My gorgeous copy of this collection came from the amazing Friends of the Berkeley Library bookstore, one of the many happy places I found while living in northern California. It was less than a dollar, and has brought me unlimited joy.

All the hits are here – Don’t Look Now, The Birds, The Blue Lenses. But the story that lives with me is The Old Man. The memory of reading this story for the first time in the Livermore Public Library will live with me forever.

2016 – The Handmaid’s Tale, by Margaret Atwood

Unwisely, I read this while I was pregnant. 

2017 – The Silent Companions, by Laura Purcell

This is one of the few books that have genuinely scared me (see also The Silent Land by the late, great Graham Joyce). I can’t even remember too many specifics of the plot, just that there are strange figures that move around, and that I genuinely had to stop reading a couple of times. Delicious. 

2018 – Ghost Wall, by Sarah Moss

I think I won a copy of this on Goodreads, which never happens. I treasure my lovely ARC. It’s hard to encapsulate what it was like growing up as a girl in the UK, and all the latent (or not) misogyny. Anyway, Ghost Wall is a fantastic book, and Moss writes wonderfully about aspects of life that I cannot adequately articulate. I have revisited this short novel so many times since 2018, and it remains a favorite. 

2019 – The Doll’s Alphabet, by Camilla Grudova

I started this in 2018, as Waxy was the first story on my “read a short story every day” adventure. But I didn’t make my way through all the stories until 2019. I think about the story Agata’s Machine very often, but all these stories are weird and amazing. And Grudova has a new collection coming out in a few weeks!
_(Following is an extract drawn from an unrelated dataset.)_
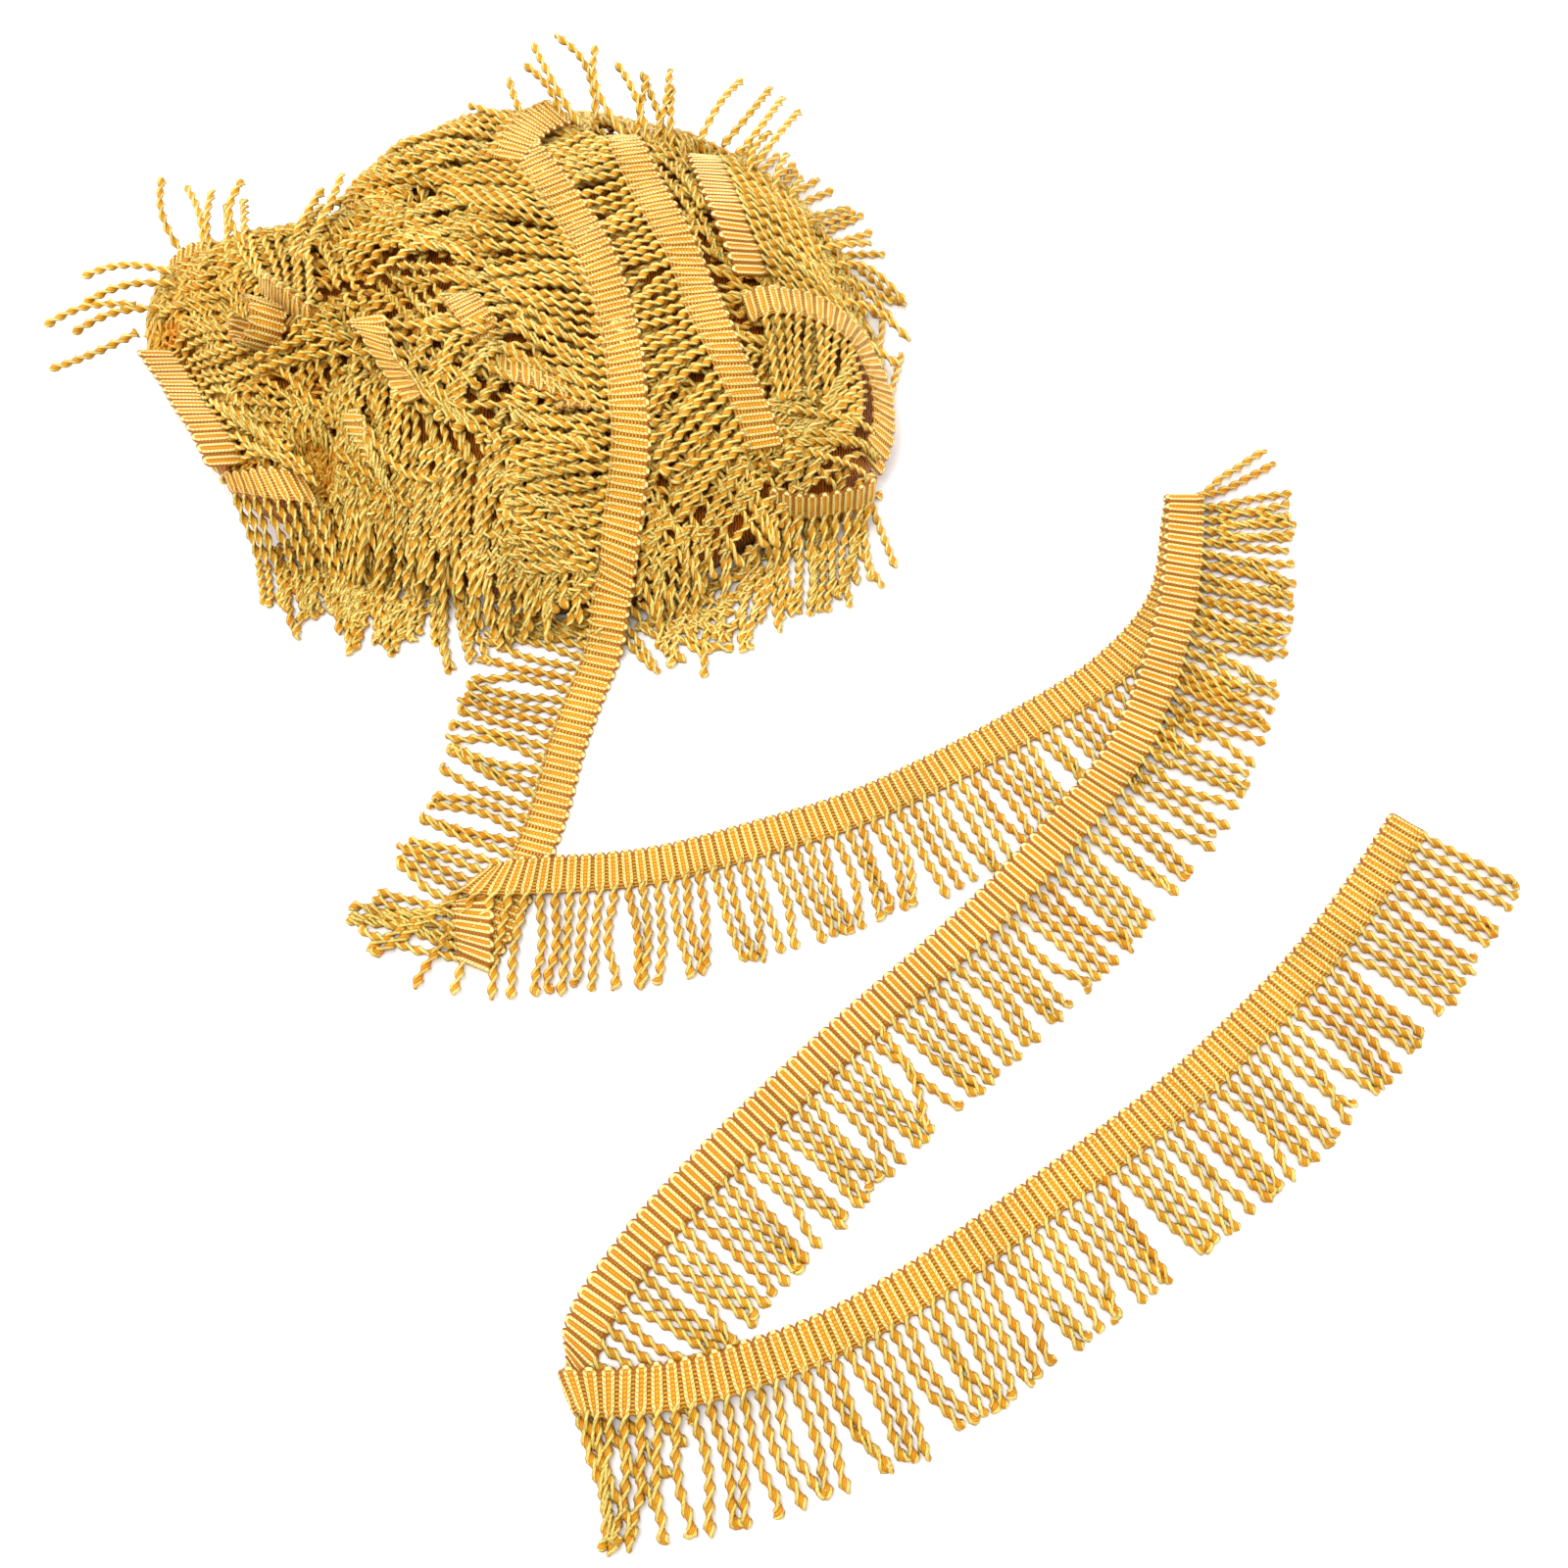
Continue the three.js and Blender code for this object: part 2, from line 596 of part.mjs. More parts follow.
const heading = loft([
  ...legRings([...onHeap, ...offHeap]),
  ...foldRings(FOLDS.foot, 1),
  ...legRings(legEdges(TURN, 14)),
  ...foldRings(FOLDS.corner, -1),
  ...legRings(legEdges(LEG_B, 14)),
  ...foldRings(FOLDS.far, 1),
  ...legRings(legEdges(LEG_C, 14)),
  ...foldRings(FOLDS.near, -1),
  ...legRings(legEdges(LEG_D, 14)),
]);
part.add(meshOf("tail_heading", heading, PALE_GOLD));

CORDED.forEach((corded, i) => {
  const solid = fringe(stripLine(corded), corded.cords, 40 * i);
  part.add(meshOf("tail_fringe_" + corded.leg, solid, GOLD));
});
part.add(meshOf("turn_fringe", fringe(stations(FAN, 5), FAN_CORDS, 300), GOLD));

Object.entries(RIM_FRINGE).forEach(([place, fan], i) => {
  const solid = fringe(rimLine(fan), fan.cords, 400 + 20 * i);
  part.add(meshOf("rim_fringe_" + place, solid, GOLD));
});
for (const { name, solid } of sprays) {
  part.add(meshOf(name, solid, GOLD));
}

export default part;
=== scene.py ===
# A length of gold tassel fringe: a woven heading with a row of looped, twisted cords along one edge.
# Most of it lies loosely wound in a low heap of two lobes, and the loose end runs out over the floor
# in four legs, folded over at each turn. The trim's sizes are in millimetres, and those of the view,
# the lamps and the floor in metres.
import bpy
import numpy as np
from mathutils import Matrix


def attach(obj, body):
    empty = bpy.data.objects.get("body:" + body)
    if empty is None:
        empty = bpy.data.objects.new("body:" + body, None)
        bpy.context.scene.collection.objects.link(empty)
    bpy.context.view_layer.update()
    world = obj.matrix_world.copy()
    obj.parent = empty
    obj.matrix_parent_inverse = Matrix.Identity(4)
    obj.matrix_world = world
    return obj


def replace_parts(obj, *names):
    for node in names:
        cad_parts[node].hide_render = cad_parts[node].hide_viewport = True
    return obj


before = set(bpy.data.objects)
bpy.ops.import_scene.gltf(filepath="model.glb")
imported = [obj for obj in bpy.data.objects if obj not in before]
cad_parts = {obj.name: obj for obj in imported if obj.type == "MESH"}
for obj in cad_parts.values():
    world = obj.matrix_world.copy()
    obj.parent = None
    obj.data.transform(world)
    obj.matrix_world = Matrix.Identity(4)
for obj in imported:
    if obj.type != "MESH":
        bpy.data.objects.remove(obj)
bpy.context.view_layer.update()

# The view: the trim lies on the floor and is seen from the front and well above, with no tilt to
# either side. The floor is a plain white board, lit by a bright room and large soft panels.


def put_in_scene(name, data):
    """An object of this name that shows the given camera, lamp or mesh."""
    made = bpy.data.objects.new(name, data)
    bpy.context.scene.collection.objects.link(made)
    return made


view = put_in_scene("view", bpy.data.cameras.new("view"))
view.data.sensor_width = 36
view.data.lens = 38.25
view.data.clip_start = 0.01
view.location = (0.110, -0.51186, 0.62916)
view.rotation_euler = (np.radians(26), 0, 0)
bpy.context.scene.camera = view
bpy.context.scene.view_settings.view_transform = "Standard"

room = bpy.data.worlds.new("bright_room")
room.use_nodes = True
air = room.node_tree.nodes["Background"].inputs
air["Color"].default_value = (1, 0.99, 0.97, 1)
air["Strength"].default_value = 0.42
bpy.context.scene.world = room

# Each soft panel is its place, its two sides and its power in watts, and faces the trim.
TRIM_MIDDLE = (0.1, -0.15, 0.0)
PANELS = {
    "panel_above": ((-0.25, 0.1, 1.5), (1.1, 0.8), 9),
    "panel_front": ((-0.05, -0.6, 1.35), (0.9, 0.5), 11.5),
    "panel_left": ((-1.3, -0.3, 0.55), (1.2, 0.5), 12),
    "panel_right": ((1.5, -0.3, 0.55), (1.2, 0.5), 12),
    "panel_back": ((0.1, 1.2, 0.6), (1.6, 0.5), 9),
}
for name, (place, size, power) in PANELS.items():
    lamp = bpy.data.lights.new(name, "AREA")
    lamp.shape = "RECTANGLE"
    lamp.size, lamp.size_y = size
    lamp.energy = power
    panel = put_in_scene(name, lamp)
    panel.location = place
    toward = np.array(TRIM_MIDDLE) - place
    panel.rotation_euler = (np.arccos(-toward[2] / np.linalg.norm(toward)), 0,
                            np.arctan2(toward[1], toward[0]) - np.pi / 2)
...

2020 – The Vet’s Daughter, by Barbara Comyns

Barbara Comyns’s novel, Sisters by a River, was listed as one of Grudova’s inspirations for the above collection, and this is what started me on my Comyns journey. When I read The Vet’s Daughter, I got the same sensations as when I first read We Have Always Lived in the Castle. Alice is a wonderful character, and the ending to this novel is just transcendent. 

2021 – Beloved, by Toni Morrison

I must have started Beloved three or four times before actually seeing it through. In the back of my mind, I think I realized that it was very important I could focus all my attention on Morrison’s work. Beloved is absolutely terrifying; make no mistake, this is a straight-up horror novel. It may be the best book I’ve ever read.

2022 –  I Who Have Never Known Men, by Jacqueline Harpman, translated by Ros Schwartz

You can read my review of this amazing novel here. I urge everyone to pick it up. 

2023 – Self Portrait with Nothing, by Aimee Pokwatka

I think about this book at least once a week. It’s such a weird, unique story. Wonderful sci-fi elements, a protagonist with a huge amount of expertise and self-doubt. Clones! Shady art collectors. Polish meats!